= SUPPLIED DATA =

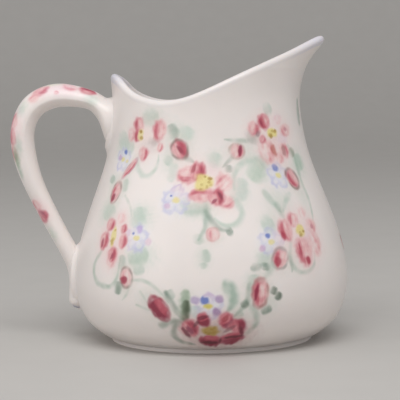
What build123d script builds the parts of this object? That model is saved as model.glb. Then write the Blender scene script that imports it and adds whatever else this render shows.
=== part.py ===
from build123d import *
import math
import os

os.makedirs("parts", exist_ok=True)

# ---------------------------------------------------------------------------
# Porcelain cream jug.  Millimetres, +Z up, +X toward the spout, -X toward the
# handle, origin at the centre of the foot ring on the table.
# ---------------------------------------------------------------------------

FOOT_HEIGHT = 2.6          # table to the crease under the bowl
FOOT_RADIUS = 31.4         # widest point of the foot ring
FOOT_INNER_RADIUS = 26.6   # inside edge of the foot ring
WALL = 2.5                 # wall thickness at the neck and rim
BOWL_WALL = 3.0            # wall thickness round the belly
FLOOR_TOP = 6.2            # inside floor above the table
RIM_OUTER_ROUND = 1.15     # rounding of the rim's outer edge
RIM_INNER_ROUND = 0.95     # rounding of the rim's inner edge
SECTION_POINTS = 28        # points round each horizontal section
TOP_STATION = 99.5         # the wall runs on to here before the rim is cut

# Outside of the wall: height, radius toward the spout, radius at the sides,
# radius toward the handle, and how much the sides pinch in toward the lip.
OUTSIDE = [
    (2.6, 31.2, 31.2, 31.2, 0.0),
    (3.3, 33.1, 33.1, 33.1, 0.0),
    (4.6, 35.2, 35.2, 35.2, 0.0),
    (6.8, 37.8, 37.8, 37.8, 0.0),
    (9.6, 39.9, 39.9, 39.9, 0.0),
    (13.5, 41.6, 41.6, 41.6, 0.0),
    (20.0, 42.6, 42.6, 42.6, 0.0),
    (27.0, 42.0, 42.0, 42.0, 0.0),
    (34.0, 40.3, 40.3, 40.4, 0.0),
    (42.0, 37.5, 37.6, 37.8, 0.0),
    (50.0, 34.3, 34.6, 34.9, 0.0),
    (58.0, 31.3, 31.8, 32.3, 0.01),
    (66.0, 29.3, 30.0, 30.9, 0.03),
    (72.0, 28.4, 29.2, 30.3, 0.06),
    (77.0, 28.2, 29.1, 30.1, 0.10),
    (81.5, 28.9, 29.5, 30.4, 0.15),
    (86.0, 30.4, 30.2, 30.9, 0.21),
    (90.0, 32.9, 31.2, 31.5, 0.27),
    (94.5, 36.7, 32.3, 32.2, 0.34),
    (TOP_STATION, 40.6, 33.6, 33.0, 0.40),
]

# Inside of the bowl below the belly: height and radius.
INSIDE_FLOOR = [
    (FLOOR_TOP, 23.5),
    (6.9, 29.0),
    (8.6, 33.2),
    (11.4, 36.6),
    (15.0, 38.8),
]

# The rim seen from the side: distance from the axis toward the spout, height.
RIM_LINE = [
    (-44.0, 85.6),
    (-33.0, 85.0),
    (-29.6, 84.5),
    (-27.2, 83.0),
    (-25.0, 80.6),
    (-22.0, 78.3),
    (-18.0, 76.7),
    (-13.3, 76.0),
    (-8.0, 76.7),
    (-1.5, 79.0),
    (7.8, 83.2),
    (17.7, 87.6),
    (25.0, 90.9),
    (31.0, 93.9),
    (34.4, 95.3),
    (38.0, 95.6),
    (46.0, 94.6),
]

# Handle from the neck over the arch: middle of the strap (x, z), lean of the
# strap from level in degrees, thickness seen from the side, depth across.
HANDLE_LINE = [
    (-27.5, 68.8, 0.0, 17.6, 15.0),
    (-31.4, 69.6, 2.0, 14.8, 13.2),
    (-33.2, 72.2, 8.0, 10.4, 11.6),
    (-35.0, 75.1, 16.0, 7.2, 10.3),
    (-38.0, 76.7, 15.0, 6.1, 9.5),
    (-44.6, 77.9, -1.0, 7.1, 9.4),
    (-50.1, 77.3, -18.0, 7.5, 9.4),
    (-54.6, 74.8, -43.0, 7.6, 9.4),
    (-57.4, 70.6, -66.0, 7.4, 9.2),
    (-58.5, 64.8, -88.0, 7.4, 9.0),
    (-57.4, 57.2, -104.0, 7.0, 8.7),
    (-54.7, 49.2, -111.0, 6.2, 8.3),
    (-50.4, 40.2, -117.0, 5.7, 7.9),
    (-46.2, 32.2, -116.0, 5.5, 7.7),
    (-42.8, 25.6, -105.0, 5.8, 8.2),
    (-41.6, 20.2, -92.0, 6.1, 9.0),
    (-41.5, 15.6, -90.0, 6.4, 9.6),
    (-41.2, 13.0, -88.0, 5.4, 8.4),
    (-41.0, 11.9, -88.0, 3.4, 6.0),
]

# Clay worked round the two ends of the handle: distance from the axis, height
# and width of the collar there.
UPPER_SLIP_Z = 68.3
UPPER_SLIP = [(27.0, 18.6, 17.6), (31.4, 17.6, 16.0), (32.5, 15.2, 13.6)]
LOWER_SLIP_Z = 19.6
LOWER_SLIP = [(37.0, 20.0, 13.0), (42.6, 18.2, 11.4), (43.5, 15.6, 9.6)]


def wall_section(front, side, back, pinch):
    """Points round one level of the wall, drawn out toward spout and handle."""
    dip = min(front - side, 0.0)
    lip = front - side - dip
    points = []
    for k in range(SECTION_POINTS):
        angle = math.radians(90 + 360 * k / SECTION_POINTS)
        ahead = (1 + math.cos(angle)) / 2
        behind = (1 - math.cos(angle)) / 2
        x = side * math.cos(angle) + dip * ahead**2 + lip * ahead**13
        x -= (back - side) * behind**2
        y = side * math.sin(angle) * (1 - pinch * ahead**4)
        points.append((x, y))
    return points


def inside_stations():
    """The cavity: the floor stations, then the wall moved in by its thickness."""
    stations = [(z, r, r, r, 0.0) for z, r in INSIDE_FLOOR]
    for k, (z, front, side, back, pinch) in enumerate(OUTSIDE):
        if z < 19:
            continue
        low = OUTSIDE[k - 1]
        high = OUTSIDE[min(k + 1, len(OUTSIDE) - 1)]
        rise = high[0] - low[0]
        share = min(max((z - 20.0) / 46.0, 0.0), 1.0)
        wall = BOWL_WALL + (WALL - BOWL_WALL) * share
        moved = []
        for value, a, b in zip((front, side, back), low[1:4], high[1:4]):
            moved.append(value - wall * math.hypot(1.0, (b - a) / rise))
        stations.append((z, moved[0], moved[1], moved[2], pinch))
    return stations


# --- the outside of the cast wall, still closed at the top -------------------
with BuildPart() as envelope:
    for z, front, side, back, pinch in OUTSIDE:
        with BuildSketch(Plane.XY.offset(z)):
            with BuildLine():
                Spline(wall_section(front, side, back, pinch), periodic=True)
            make_face()
    loft()

# --- the cast wall: bowl, neck, handle horn and spout in one piece ----------
with BuildPart() as body:
    add(envelope.part)
    for z, front, side, back, pinch in inside_stations():
        with BuildSketch(Plane.XY.offset(z)):
            with BuildLine():
                Spline(wall_section(front, side, back, pinch), periodic=True)
            make_face()
    loft(mode=Mode.SUBTRACT)
    with BuildSketch(Plane.XZ.offset(-60)):
        with BuildLine():
            Spline(RIM_LINE)
            Polyline(RIM_LINE[-1], (46, 120), (-44, 120), RIM_LINE[0])
        make_face()
    extrude(amount=120, mode=Mode.SUBTRACT)

    rim = sorted(edges(), key=lambda e: e.bounding_box().max.Z * 10 + e.length)
    fillet(rim[-1], RIM_OUTER_ROUND)
    rim = [e for e in edges() if e.bounding_box().max.Z > 90]
    fillet(min(rim, key=lambda e: e.length), RIM_INNER_ROUND)

# --- the ring it stands on ---------------------------------------------------
with BuildPart() as foot_ring:
    with BuildSketch(Plane.XZ):
        with BuildLine():
            Line((FOOT_INNER_RADIUS, FOOT_HEIGHT), (FOOT_RADIUS - 0.2, FOOT_HEIGHT))
            Spline(
                (FOOT_RADIUS - 0.2, FOOT_HEIGHT),
                (FOOT_RADIUS, 1.3),
                (FOOT_RADIUS - 1.1, 0.0),
                tangents=[(0.1, -1), (-1, 0)],
            )
            Line((FOOT_RADIUS - 1.1, 0.0), (FOOT_INNER_RADIUS + 1.8, 0.0))
            Spline(
                (FOOT_INNER_RADIUS + 1.8, 0.0),
                (FOOT_INNER_RADIUS + 0.7, 0.8),
                (FOOT_INNER_RADIUS, FOOT_HEIGHT),
                tangents=[(-1, 0), (-0.2, 1)],
            )
        make_face()
    revolve(axis=Axis.Z)

# --- the handle: a strap of oval section, butted against the wall ------------
with BuildPart() as handle:
    for x, z, lean, thick, depth in HANDLE_LINE:
        along = Vector(-1, 0, 0).rotate(Axis.Y, lean)
        with BuildSketch(Plane(origin=(x, 0, z), x_dir=(0, 1, 0), z_dir=along)):
            Ellipse(depth / 2, thick / 2)
    loft()
    add(envelope.part, mode=Mode.SUBTRACT)

# --- the collar of slip round the handle's root on the neck ------------------
with BuildPart() as upper_joint_slip:
    for out, height, width in UPPER_SLIP:
        with BuildSketch(Plane(origin=(-out, 0, UPPER_SLIP_Z), x_dir=(0, 1, 0), z_dir=(-1, 0, 0))):
            Ellipse(width / 2, height / 2)
    loft()
    add(envelope.part, mode=Mode.SUBTRACT)
    add(handle.part, mode=Mode.SUBTRACT)

# --- the bead of slip round the handle's tail on the belly -------------------
with BuildPart() as lower_joint_slip:
    for out, height, width in LOWER_SLIP:
        with BuildSketch(Plane(origin=(-out, 0, LOWER_SLIP_Z), x_dir=(0, 1, 0), z_dir=(-1, 0, 0))):
            Ellipse(width / 2, height / 2)
    loft()
    add(envelope.part, mode=Mode.SUBTRACT)
    add(handle.part, mode=Mode.SUBTRACT)

body.part.label = "body"
foot_ring.part.label = "foot_ring"
handle.part.label = "handle"
upper_joint_slip.part.label = "upper_joint_slip"
lower_joint_slip.part.label = "lower_joint_slip"

export_step(body.part, "parts/body.step")
export_step(foot_ring.part, "parts/foot_ring.step")
export_step(handle.part, "parts/handle.step")
export_step(upper_joint_slip.part, "parts/upper_joint_slip.step")
export_step(lower_joint_slip.part, "parts/lower_joint_slip.step")
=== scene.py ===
import math

import bpy
import numpy as np
from mathutils import Matrix, Vector


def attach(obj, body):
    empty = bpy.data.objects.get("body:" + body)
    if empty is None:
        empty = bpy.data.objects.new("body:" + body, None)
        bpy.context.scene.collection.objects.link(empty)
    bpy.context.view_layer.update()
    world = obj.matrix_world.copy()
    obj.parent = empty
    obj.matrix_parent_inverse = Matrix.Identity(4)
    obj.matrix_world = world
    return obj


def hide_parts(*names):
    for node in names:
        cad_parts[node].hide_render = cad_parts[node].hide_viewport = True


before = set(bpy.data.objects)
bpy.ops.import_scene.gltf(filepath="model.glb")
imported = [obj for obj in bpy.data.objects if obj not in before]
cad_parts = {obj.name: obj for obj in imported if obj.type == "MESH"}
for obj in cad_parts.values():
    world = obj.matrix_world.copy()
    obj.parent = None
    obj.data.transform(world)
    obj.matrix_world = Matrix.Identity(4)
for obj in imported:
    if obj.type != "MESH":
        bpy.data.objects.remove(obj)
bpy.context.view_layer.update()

# ---------------------------------------------------------------------------
# A cream jug of slip-cast porcelain: a thin glazed wall with painted sprigs, a
# turned foot ring, a strap handle, and slip worked round the handle's ends.
# Lengths below are in millimetres and are turned to metres where meshes are
# made.  +X is toward the spout, -X toward the handle, +Z is up.
# ---------------------------------------------------------------------------
MM = 0.001
FOOT_HEIGHT = 2.6        # where the foot ring meets the wall
INSIDE_FLOOR = 5.9       # height of the floor inside
INSIDE_START = 3.3       # height on the outside that the inside's lowest row lies behind
BELLY_WALL = 3.0         # thickness of the wall at the belly
WALL_THINS_BY = 0.5      # and how much of it is gone near the rim
RIM_ROUND = 1.5          # how far the rounded rim stands over the wall's top
LIP_SHARPNESS = 13       # the higher, the narrower the lip drawn out toward the spout
PINCH_REACH = 4          # the higher, the nearer the lip the sides are pinched in
ROUND_STEPS = 800        # columns of the painted wall
WALL_ROWS = 290          # rows up its outside
RIM_ROWS = 14            # steps over its rim
INSIDE_ROWS = 44         # rows down its inside

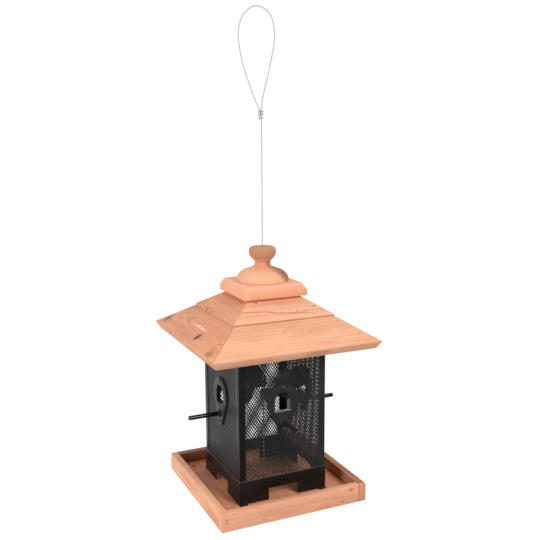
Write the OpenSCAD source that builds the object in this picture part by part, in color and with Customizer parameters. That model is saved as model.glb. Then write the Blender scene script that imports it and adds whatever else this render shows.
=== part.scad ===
// Hanging bird feeder: a mesh seed silo with four ports on a cedar tray, under a cedar pagoda roof
// that slides up its steel cable. Origin at the centre of the tray's underside, +Z up, millimetres.

/* [Tray] */
// Outer side of the square tray
tray_w = 240; // [220:1:300]
// Height of the tray rails
rail_h = 28.5; // [20:0.5:40]
// Thickness of the tray rails
rail_t = 11; // [8:0.5:14]
// Thickness of the tray floor
floor_t = 11; // [9:0.5:14]
// Diameter of a brad's shank
brad_d = 1.6; // [1.2:0.1:2]
// Length of a brad
brad_l = 20; // [16:1:24]

/* [Silo] */
// Outer side of the square silo
silo_w = 145; // [135:1:155]
// Height of the silo's top rim above the tray floor
silo_h = 261; // [240:1:290]
// Width of a corner post's legs
post_leg = 11; // [8:0.5:14]
// Thickness of the sheet steel of posts, skirt and rim
sheet_t = 1; // [0.8:0.1:1.4]
// Thickness of the mesh panels
mesh_t = 0.8; // [0.6:0.1:1.2]
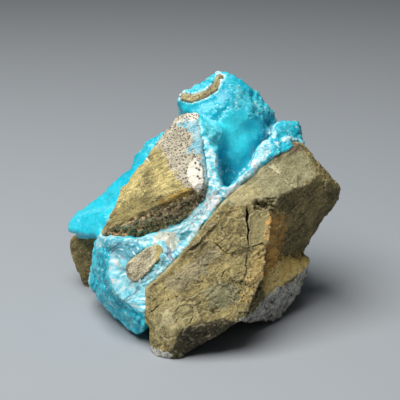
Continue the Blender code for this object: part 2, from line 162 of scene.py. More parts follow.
# Creases and ridges of the crust.
WEDGE_SIDE = [(-1.4, 33.0), (-0.3, 25.2), (0.4, 17.0), (0.6, 10.0)]
BULB_ARC = [(3.0, 28.1), (3.3, 31.0), (4.3, 32.7), (5.6, 34.0), (7.6, 35.6), (9.9, 35.6)]
CREVICE = [(20.4, 29.4), (21.8, 32.4), (23.4, 34.6)]
DOME_RIDGE = [(10.2, 44.2), (12.5, 39.9), (13.9, 35.6), (14.9, 32.3)]
# The ring's step is carved, and a painted shadow line runs along it.
RING_STEP = [(-32.9, -11.0), (-33.7, -18.8), (-31.8, -24.9), (-27.4, -30.0), (-20.2, -34.0)]
LOBE_RIDGE = [(-44.6, -0.7), (-38.6, 1.3), (-34.7, 2.0), (-31.0, 3.0)]

# Patches on the wedge.
CREAM_PATCH = [
    (-15.8, 24.8), (-13.9, 21.1), (-12.2, 18.5), (-10.9, 15.2), (-8.9, 12.5), (-6.9, 10.2),
    (-4.3, 9.6), (-2.3, 6.6), (0.3, 6.6), (0.7, 11.9), (0.4, 16.8), (-0.5, 22.0), (-1.5, 30.0),
    (-2.9, 36.0), (-8.2, 35.0), (-15.0, 28.4),
]
BLUE_COAT = [
    (-8.9, 30.4), (-6.9, 31.0), (-4.6, 30.8), (-2.6, 31.4), (-1.3, 28.4), (0.3, 21.8),
    (1.0, 16.8), (1.0, 9.9), (-0.2, 8.9), (-0.6, 13.5), (-0.8, 17.5), (-2.2, 20.5),
    (-5.3, 21.4), (-6.3, 20.8), (-5.9, 22.4), (-3.6, 23.8), (-4.0, 26.1), (-5.6, 28.4),
]
WHITE_PATCH = [
    (-5.3, 17.5), (-3.3, 19.1), (-1.7, 17.5), (-0.7, 13.5), (-1.0, 8.6), (-3.0, 7.9),
    (-5.0, 10.9), (-5.9, 14.5),
]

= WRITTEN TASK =
Above is a listing; print exactly its lines from the one with "# --- the bead" through the one with "obj.data.transform(world)", and no other lines.

= SOLUTION TO THIS PROBLEM =
# --- the bead of slip round the handle's tail on the belly -------------------
with BuildPart() as lower_joint_slip:
    for out, height, width in LOWER_SLIP:
        with BuildSketch(Plane(origin=(-out, 0, LOWER_SLIP_Z), x_dir=(0, 1, 0), z_dir=(-1, 0, 0))):
            Ellipse(width / 2, height / 2)
    loft()
    add(envelope.part, mode=Mode.SUBTRACT)
    add(handle.part, mode=Mode.SUBTRACT)

body.part.label = "body"
foot_ring.part.label = "foot_ring"
handle.part.label = "handle"
upper_joint_slip.part.label = "upper_joint_slip"
lower_joint_slip.part.label = "lower_joint_slip"

export_step(body.part, "parts/body.step")
export_step(foot_ring.part, "parts/foot_ring.step")
export_step(handle.part, "parts/handle.step")
export_step(upper_joint_slip.part, "parts/upper_joint_slip.step")
export_step(lower_joint_slip.part, "parts/lower_joint_slip.step")
=== scene.py ===
import math

import bpy
import numpy as np
from mathutils import Matrix, Vector


def attach(obj, body):
    empty = bpy.data.objects.get("body:" + body)
    if empty is None:
        empty = bpy.data.objects.new("body:" + body, None)
        bpy.context.scene.collection.objects.link(empty)
    bpy.context.view_layer.update()
    world = obj.matrix_world.copy()
    obj.parent = empty
    obj.matrix_parent_inverse = Matrix.Identity(4)
    obj.matrix_world = world
    return obj


def hide_parts(*names):
    for node in names:
        cad_parts[node].hide_render = cad_parts[node].hide_viewport = True


before = set(bpy.data.objects)
bpy.ops.import_scene.gltf(filepath="model.glb")
imported = [obj for obj in bpy.data.objects if obj not in before]
cad_parts = {obj.name: obj for obj in imported if obj.type == "MESH"}
for obj in cad_parts.values():
    world = obj.matrix_world.copy()
    obj.parent = None
    obj.data.transform(world)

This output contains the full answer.